> [Exercise directions]: Take the material below and write it all out again exactly.

> [Supplied information]:
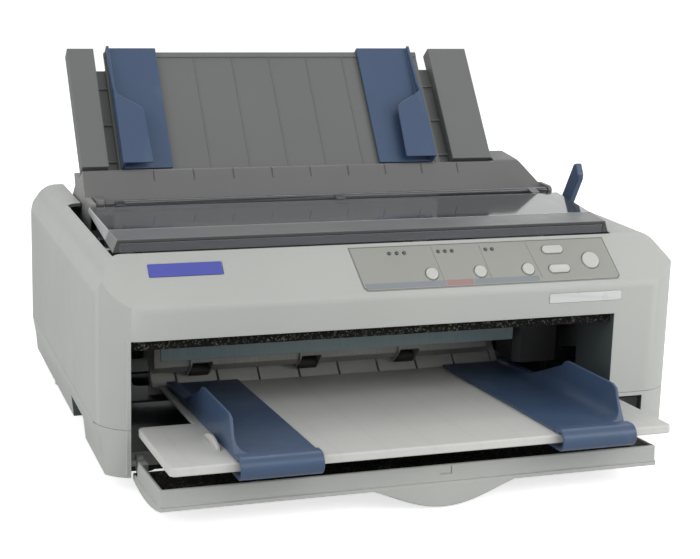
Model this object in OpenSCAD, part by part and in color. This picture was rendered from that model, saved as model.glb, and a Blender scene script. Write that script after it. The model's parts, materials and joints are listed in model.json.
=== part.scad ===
// Desktop dot matrix printer with its front cover down and its sheet guides fitted.
// X runs to the right seen from the front, Y runs to the back, Z runs up.
// Shapes are drawn with X = 0 at the middle of the body, Y = 0 at its front face and Z = 0 on the desk,
// and place() then moves the whole to the middle of its footprint.

/* [Body] */
// Width of the body
body_w = 414; // [400:1:430]
// Depth of the body from its front face to its rear wall
body_d = 324; // [320:1:330]
// Height of the flat top above the desk
top_z = 152; // [150:0.5:156]
// Height of the joint between the two case halves
seam_z = 42; // [41:0.5:44]
// Height of the underside of the lower case
base_z = 10; // [9:0.5:11]
// Thickness of the case walls
wall = 2.8; // [2:0.1:3.2]
// Corner radius of the body at the front
corner_front = 28; // [20:1:30]
// Corner radius of the body at the back
corner_rear = 20; // [12:1:24]
// Height where the front face turns into the sloping control face
slope_z = 121.5; // [119:0.5:123]
// Depth of the sloping control face, front to back
slope_d = 26; // [25:0.5:27]
// Rounding of the long edges of the upper case
soft_edge = 14; // [8:1:16]
// Rounding of the edge below the control face
slope_edge = 9; // [6:1:12]

/* [Mouth and paper path] */
// Width of the front to the left of the mouth
left_front_w = 20.1; // [19:0.1:22]
// Width of the front to the right of the mouth
right_front_w = 54.3; // [53:0.1:56]
// Height of the top edge of the mouth
mouth_z = 100.3; // [99:0.1:102]
// Depth of the side walls inside the mouth
mouth_wall_d = 53; // [45:1:55]
// Spacing of the ribs and slots across the paper path
rib_pitch = 30.6; // [30:0.1:31]

/* [Front sheet guide] */
// Gap between the front sheet guide and the left side of the mouth
tray_gap_l = 4.9; // [4:0.1:6]
// Gap between the front sheet guide and the right side of the mouth
tray_gap_r = 1.3; // [1:0.1:3]
// Reach of the front sheet guide in front of the body
tray_reach = 88.9; // [84:0.1:92]
// Height of the front edge of the sheet guide above the desk
tray_z = 48.05; // [47.5:0.05:48.5]
// Fall of the front sheet guide towards the back, in degrees
tray_fall = 3.4; // [3:0.1:4]
// Depth of the edge skirt of the front sheet guide
tray_skirt = 5.6; // [5:0.1:6]

/* [Front cover] */
// Length of the front cover from its hinge to its free edge
cover_len = 82.4; // [80:0.1:82.6]
// Angle of the open front cover above level, in degrees
cover_tilt = 4.6; // [3.5:0.1:5]
// Depth of the rim of the front cover
cover_rim = 13.7; // [12:0.1:14]
// Height of the finger grip below the front cover
grip_h = 13.6; // [10:0.1:13.8]

/* [Printer cover] */
// Height of the front edge of the printer cover above the flat top
lid_rise = 8.7; // [7:0.1:9.5]
// Depth of the dark bar along the front of the printer cover
lid_bar_d = 39; // [30:1:45]
// Radius of the rod at the rear edge of the printer cover
lid_rod_r = 2.6; // [2.2:0.1:3]

/* [Rear sheet guide] */
// Lean of the rear sheet guide above level, in degrees
rear_slope = 51.6; // [50:0.2:53]
// Length of the rails of the rear sheet guide
rail_len = 103.5; // [100:0.5:104]
// Depth of the rails of the rear sheet guide
rail_d = 12; // [10:0.5:13]
// Depth of the panel below the face of the rails
panel_sink = 6; // [5:0.2:7]

/* [Blue edge guides] */
// Width of a rear edge guide
rear_blue_w = 39; // [36:0.5:42]
// Width of a front edge guide
front_blue_w = 52; // [48:0.5:53]
// Height of the wall of a front edge guide
front_fin_h = 24.5; // [20:0.5:26]
// Radius of the roll at the front of a front edge guide
front_curl_r = 7.2; // [7:0.1:7.5]
// Thickness of the walls of the edge guides
fin_t = 2.2; // [1.8:0.1:2.6]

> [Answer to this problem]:
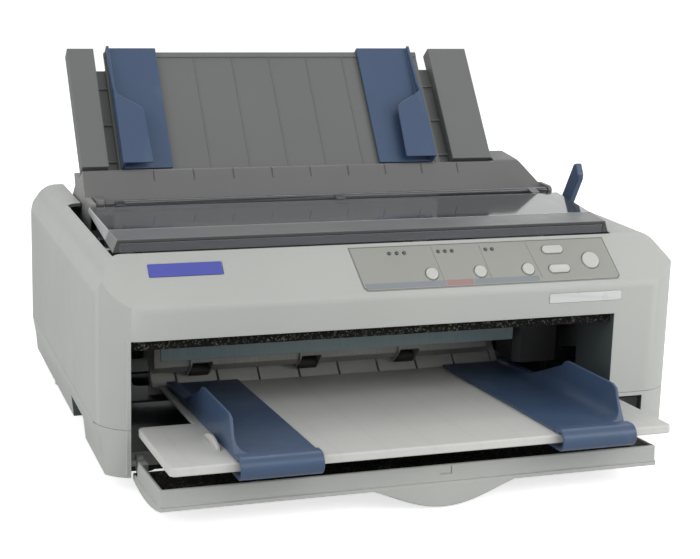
Model this object in OpenSCAD, part by part and in color. This picture was rendered from that model, saved as model.glb, and a Blender scene script. Write that script after it. The model's parts, materials and joints are listed in model.json.
=== part.scad ===
// Desktop dot matrix printer with its front cover down and its sheet guides fitted.
// X runs to the right seen from the front, Y runs to the back, Z runs up.
// Shapes are drawn with X = 0 at the middle of the body, Y = 0 at its front face and Z = 0 on the desk,
// and place() then moves the whole to the middle of its footprint.

/* [Body] */
// Width of the body
body_w = 414; // [400:1:430]
// Depth of the body from its front face to its rear wall
body_d = 324; // [320:1:330]
// Height of the flat top above the desk
top_z = 152; // [150:0.5:156]
// Height of the joint between the two case halves
seam_z = 42; // [41:0.5:44]
// Height of the underside of the lower case
base_z = 10; // [9:0.5:11]
// Thickness of the case walls
wall = 2.8; // [2:0.1:3.2]
// Corner radius of the body at the front
corner_front = 28; // [20:1:30]
// Corner radius of the body at the back
corner_rear = 20; // [12:1:24]
// Height where the front face turns into the sloping control face
slope_z = 121.5; // [119:0.5:123]
// Depth of the sloping control face, front to back
slope_d = 26; // [25:0.5:27]
// Rounding of the long edges of the upper case
soft_edge = 14; // [8:1:16]
// Rounding of the edge below the control face
slope_edge = 9; // [6:1:12]

/* [Mouth and paper path] */
// Width of the front to the left of the mouth
left_front_w = 20.1; // [19:0.1:22]
// Width of the front to the right of the mouth
right_front_w = 54.3; // [53:0.1:56]
// Height of the top edge of the mouth
mouth_z = 100.3; // [99:0.1:102]
// Depth of the side walls inside the mouth
mouth_wall_d = 53; // [45:1:55]
// Spacing of the ribs and slots across the paper path
rib_pitch = 30.6; // [30:0.1:31]

/* [Front sheet guide] */
// Gap between the front sheet guide and the left side of the mouth
tray_gap_l = 4.9; // [4:0.1:6]
// Gap between the front sheet guide and the right side of the mouth
tray_gap_r = 1.3; // [1:0.1:3]
// Reach of the front sheet guide in front of the body
tray_reach = 88.9; // [84:0.1:92]
// Height of the front edge of the sheet guide above the desk
tray_z = 48.05; // [47.5:0.05:48.5]
// Fall of the front sheet guide towards the back, in degrees
tray_fall = 3.4; // [3:0.1:4]
// Depth of the edge skirt of the front sheet guide
tray_skirt = 5.6; // [5:0.1:6]

/* [Front cover] */
// Length of the front cover from its hinge to its free edge
cover_len = 82.4; // [80:0.1:82.6]
// Angle of the open front cover above level, in degrees
cover_tilt = 4.6; // [3.5:0.1:5]
// Depth of the rim of the front cover
cover_rim = 13.7; // [12:0.1:14]
// Height of the finger grip below the front cover
grip_h = 13.6; // [10:0.1:13.8]

/* [Printer cover] */
// Height of the front edge of the printer cover above the flat top
lid_rise = 8.7; // [7:0.1:9.5]
// Depth of the dark bar along the front of the printer cover
lid_bar_d = 39; // [30:1:45]
// Radius of the rod at the rear edge of the printer cover
lid_rod_r = 2.6; // [2.2:0.1:3]

/* [Rear sheet guide] */
// Lean of the rear sheet guide above level, in degrees
rear_slope = 51.6; // [50:0.2:53]
// Length of the rails of the rear sheet guide
rail_len = 103.5; // [100:0.5:104]
// Depth of the rails of the rear sheet guide
rail_d = 12; // [10:0.5:13]
// Depth of the panel below the face of the rails
panel_sink = 6; // [5:0.2:7]

/* [Blue edge guides] */
// Width of a rear edge guide
rear_blue_w = 39; // [36:0.5:42]
// Width of a front edge guide
front_blue_w = 52; // [48:0.5:53]
// Height of the wall of a front edge guide
front_fin_h = 24.5; // [20:0.5:26]
// Radius of the roll at the front of a front edge guide
front_curl_r = 7.2; // [7:0.1:7.5]
// Thickness of the walls of the edge guides
fin_t = 2.2; // [1.8:0.1:2.6]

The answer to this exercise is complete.